Wat een peuken! Ik ben nu afvalgrijper

Geplaatst door

Ik voel me nu net als die oudere vrouw met grijs haar op het strand, die jonge vrouw met flink formaat koptelefoon die ik zie lopen als ik terugfiets van mijn werk naar huis. En die andere vrouwen (het zijn bijna nooit mannen, lijkt het) die ik her en der met een grijpstok zwerfafval van de straat zie plukken. Ik (een man) ben nu ook toegetreden tot het ‘Gilde van de afvalgrijpers’.

Persoonlijk verhaal

Waarom het zo lang duurde weet ik niet, maar dit weekend was het genoeg. ‘k Heb eindelijk een grijpstok gekocht omdat ik me erger. Aan de troep die mensen op straat gooien. Kijk eens tijdens je ommetje of fietsrondje hoeveel er ligt op straat en tussen de struiken. Weggegooid door mensen die het vertikken om hun afval mee te nemen en thuis weg te gooien.
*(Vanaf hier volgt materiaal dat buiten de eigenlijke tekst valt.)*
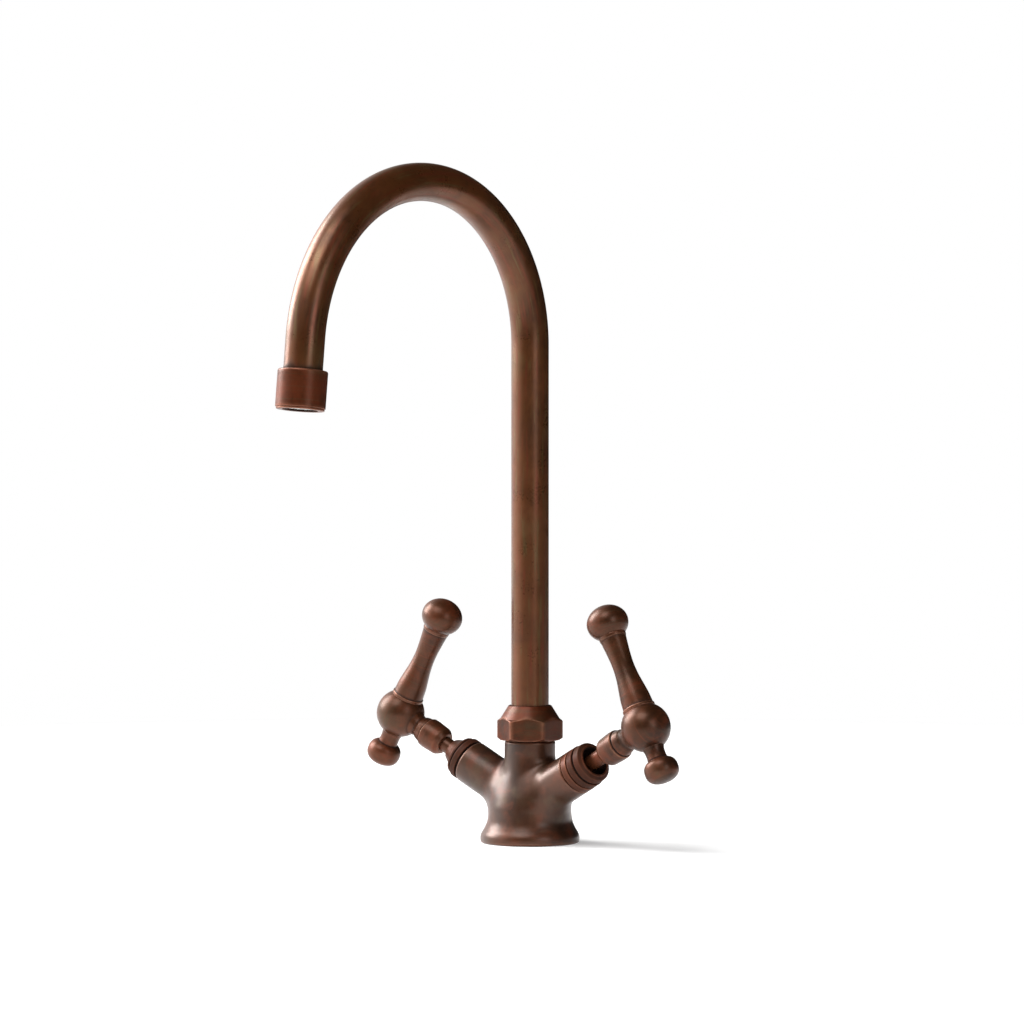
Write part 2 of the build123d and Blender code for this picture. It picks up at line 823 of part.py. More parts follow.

Gelukkig is er ook een legertje opruimers. Mensen zoals jij en ik die op eigen initiatief zwerfvuil oprapen, omdat ze het niet meer willen aanzien. Elke keer als ik zo’n opruimer zie roep ik die in alle stilte eeuwige roem toe, want ze maken de wereld net een beetje mooier. Tijd om zelf ook eens op pad te gaan.
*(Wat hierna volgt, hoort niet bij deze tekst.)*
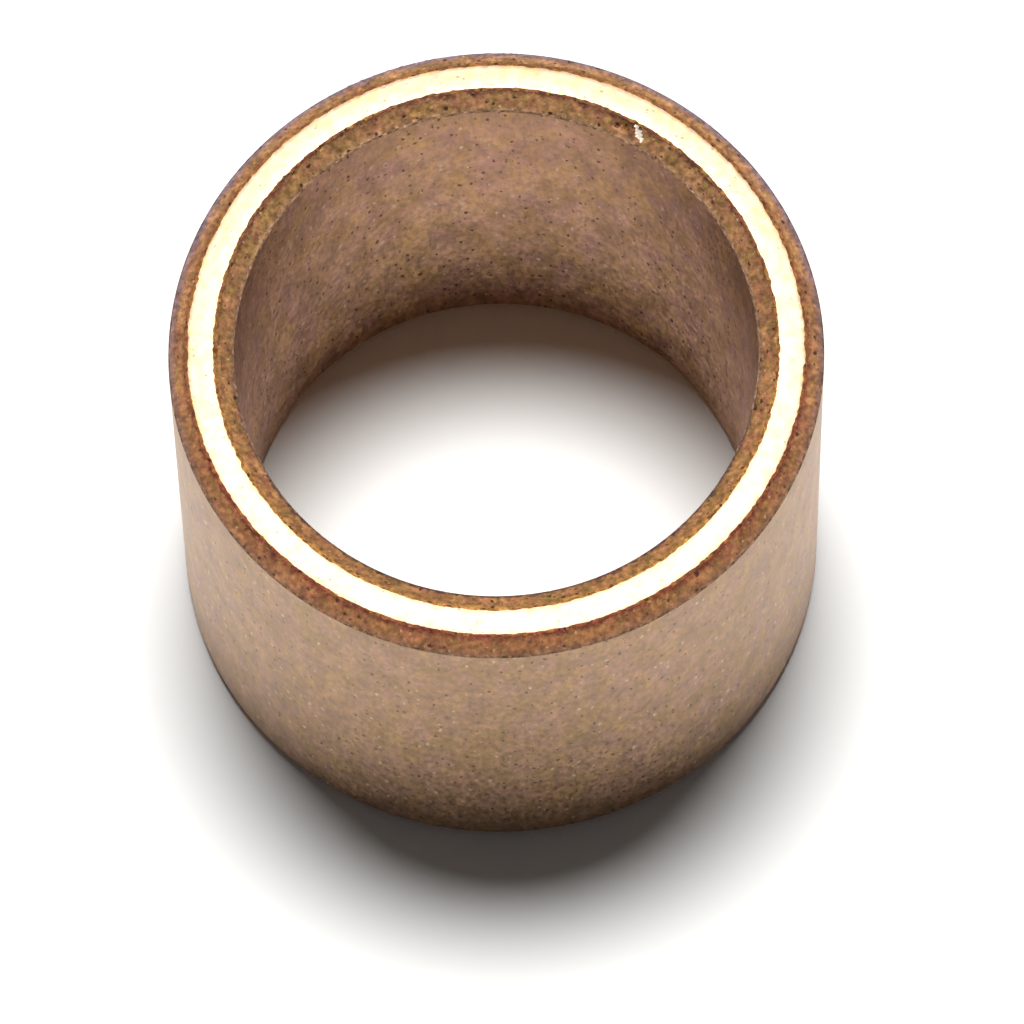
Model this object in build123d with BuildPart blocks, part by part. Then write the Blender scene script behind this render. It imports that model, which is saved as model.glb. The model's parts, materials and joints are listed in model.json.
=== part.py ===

En toch: als ik klaarsta met nieuw gekochte stok moet ik een denkbeeldige drempel over. Is het niet gek om met een grijper in de ene hand en een pastic zak in de ander, een rondje door de buurt te lopen en afval van de straat te plukken? Wat moeten de buren wel niet denken? Allez… gaan!

-Lees verder onder de foto-

Daar is het eerste stuk vuurwerkrest… kokertje… peuk… roerstaafje… omhulsel van een theezakje… Allemachtig wat gooien mensen een hoop weg. Meer vuurwerkresten… nog een peuk, en nog één en nog één… McDonalds-zak met etensresten… mondkapje…

“Ik begin er niet meer aan”, roept een buurman die zijn hond uitlaat en het poepzakje laat zien waarin hij de uitwerpselen van zijn huisdier mee-torst. “Ik ruimde altijd de dozen op die daar bij de afvalcontainer werden neergezet, om te voorkomen dat ze zouden gaan slingeren. Maar ik doe het niet meer; de mensen die ze er neer zetten willen het niet leren!”, en hij beent verder, mij achterlatend in een bui van twijfel.

Inderdaad: die peuken en stukken plastic die ik met mijn nieuwe grijpstok oppik zetten natuurlijk geen zoden aan de dijk. Ik zal de wereld er niet mee redden.
Maar dan denk ik aan de volhoudende opruimers die ik soms in mijn radioprogramma spreek en zeggen: “Het is inderdaad een druppel op de gloeiende plaat. Maar het is wel míjn druppel.”

-Lees verder onder de foto-

Peuk… sinaasappelschil… onduidelijk stuk plastic… zakdoekje… lollystokje… blikje… kassabonnetje… peuk… Ik grijp verder. In de 300 meter die het ommetje rondom het huizenblok lang is, vul ik een halve zak met troep, die ik daarna in de afvalcontainer gooi.

Misschien op wereldschaal geen ‘zoden aan de dijk’, maar wel ‘mijn druppel’. Morgen doe ik weer een rondje.